> **EXERCISE DETAILS**: Output nothing but the number of lines that include the word "imported".

◆ ◆ ◆ ◆ ◆ ◆ ◆

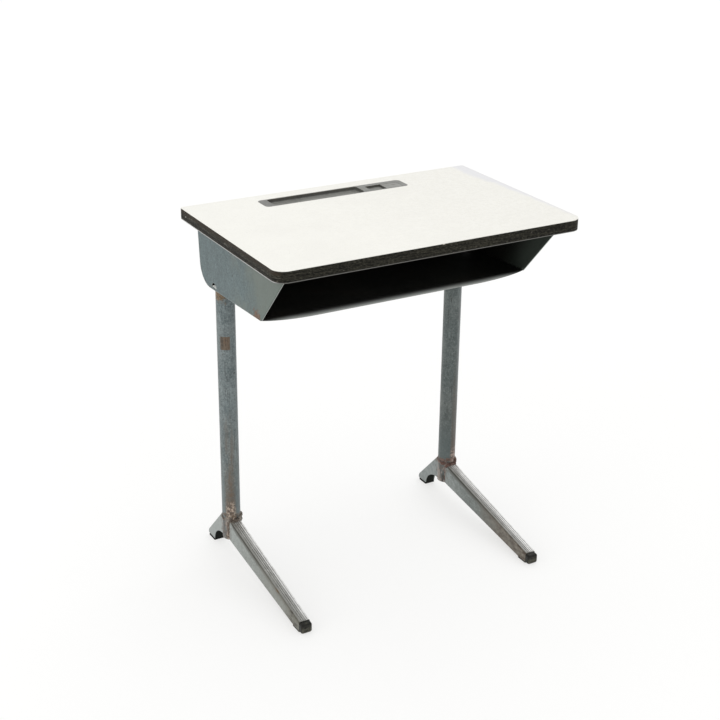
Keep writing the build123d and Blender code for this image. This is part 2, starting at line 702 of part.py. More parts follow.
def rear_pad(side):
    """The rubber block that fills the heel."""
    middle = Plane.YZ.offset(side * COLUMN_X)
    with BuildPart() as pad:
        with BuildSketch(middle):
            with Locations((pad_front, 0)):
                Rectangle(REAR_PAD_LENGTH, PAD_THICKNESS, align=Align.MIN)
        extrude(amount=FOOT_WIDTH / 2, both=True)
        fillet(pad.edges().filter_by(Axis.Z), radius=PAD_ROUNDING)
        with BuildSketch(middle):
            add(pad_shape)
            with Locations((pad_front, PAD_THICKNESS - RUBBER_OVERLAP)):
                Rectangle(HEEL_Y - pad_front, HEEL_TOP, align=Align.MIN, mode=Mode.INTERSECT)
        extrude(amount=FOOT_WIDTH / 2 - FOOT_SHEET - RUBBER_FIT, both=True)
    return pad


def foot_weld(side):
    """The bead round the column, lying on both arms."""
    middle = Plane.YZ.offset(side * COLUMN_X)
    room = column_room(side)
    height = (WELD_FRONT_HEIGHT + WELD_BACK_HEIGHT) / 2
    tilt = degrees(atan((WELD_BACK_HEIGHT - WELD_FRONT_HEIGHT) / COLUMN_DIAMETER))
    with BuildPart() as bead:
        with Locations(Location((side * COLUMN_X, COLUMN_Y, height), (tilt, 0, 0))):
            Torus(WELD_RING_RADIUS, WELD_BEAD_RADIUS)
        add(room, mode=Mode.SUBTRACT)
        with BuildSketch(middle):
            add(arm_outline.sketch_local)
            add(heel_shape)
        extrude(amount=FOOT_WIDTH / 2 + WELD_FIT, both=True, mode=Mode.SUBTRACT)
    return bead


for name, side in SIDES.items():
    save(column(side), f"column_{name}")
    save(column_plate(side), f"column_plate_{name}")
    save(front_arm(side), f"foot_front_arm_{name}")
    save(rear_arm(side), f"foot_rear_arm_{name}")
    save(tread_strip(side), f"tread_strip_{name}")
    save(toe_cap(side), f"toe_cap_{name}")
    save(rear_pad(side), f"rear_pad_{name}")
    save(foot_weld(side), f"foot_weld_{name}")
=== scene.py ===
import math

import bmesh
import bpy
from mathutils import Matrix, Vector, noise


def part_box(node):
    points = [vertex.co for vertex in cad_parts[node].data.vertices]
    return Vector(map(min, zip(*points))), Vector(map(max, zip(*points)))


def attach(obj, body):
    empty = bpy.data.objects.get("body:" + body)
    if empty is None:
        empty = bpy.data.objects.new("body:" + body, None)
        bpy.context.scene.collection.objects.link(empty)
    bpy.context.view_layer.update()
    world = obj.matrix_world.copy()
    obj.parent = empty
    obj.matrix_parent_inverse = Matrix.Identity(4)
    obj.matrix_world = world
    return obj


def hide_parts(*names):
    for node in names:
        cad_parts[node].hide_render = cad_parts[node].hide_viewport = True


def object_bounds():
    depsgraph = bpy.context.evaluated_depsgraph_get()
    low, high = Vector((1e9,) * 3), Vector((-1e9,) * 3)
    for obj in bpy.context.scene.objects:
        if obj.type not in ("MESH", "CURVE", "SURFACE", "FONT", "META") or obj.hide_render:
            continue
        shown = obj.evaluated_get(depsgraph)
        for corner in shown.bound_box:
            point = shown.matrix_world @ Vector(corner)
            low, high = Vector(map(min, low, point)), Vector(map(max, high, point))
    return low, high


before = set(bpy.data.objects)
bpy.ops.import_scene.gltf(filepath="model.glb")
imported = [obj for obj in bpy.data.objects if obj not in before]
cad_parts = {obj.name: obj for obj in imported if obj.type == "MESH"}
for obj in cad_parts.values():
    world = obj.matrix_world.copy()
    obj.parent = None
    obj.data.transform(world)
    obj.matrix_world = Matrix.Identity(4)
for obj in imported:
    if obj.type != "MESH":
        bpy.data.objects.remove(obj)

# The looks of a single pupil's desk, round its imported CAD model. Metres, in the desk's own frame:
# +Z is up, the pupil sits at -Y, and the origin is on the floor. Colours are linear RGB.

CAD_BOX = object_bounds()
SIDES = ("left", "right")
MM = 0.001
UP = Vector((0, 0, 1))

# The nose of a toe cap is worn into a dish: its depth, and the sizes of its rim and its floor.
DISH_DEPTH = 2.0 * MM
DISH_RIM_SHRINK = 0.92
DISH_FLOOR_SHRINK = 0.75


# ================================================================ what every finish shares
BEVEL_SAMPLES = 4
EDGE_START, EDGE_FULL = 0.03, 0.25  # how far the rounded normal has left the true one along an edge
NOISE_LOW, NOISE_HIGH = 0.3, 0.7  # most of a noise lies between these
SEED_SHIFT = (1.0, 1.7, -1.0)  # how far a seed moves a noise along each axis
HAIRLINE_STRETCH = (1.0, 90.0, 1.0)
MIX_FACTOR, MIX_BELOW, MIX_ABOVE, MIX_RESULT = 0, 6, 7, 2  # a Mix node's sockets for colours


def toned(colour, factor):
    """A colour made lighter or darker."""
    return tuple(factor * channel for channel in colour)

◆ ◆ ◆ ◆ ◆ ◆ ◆

> **REPLY TO THE TASK**: 4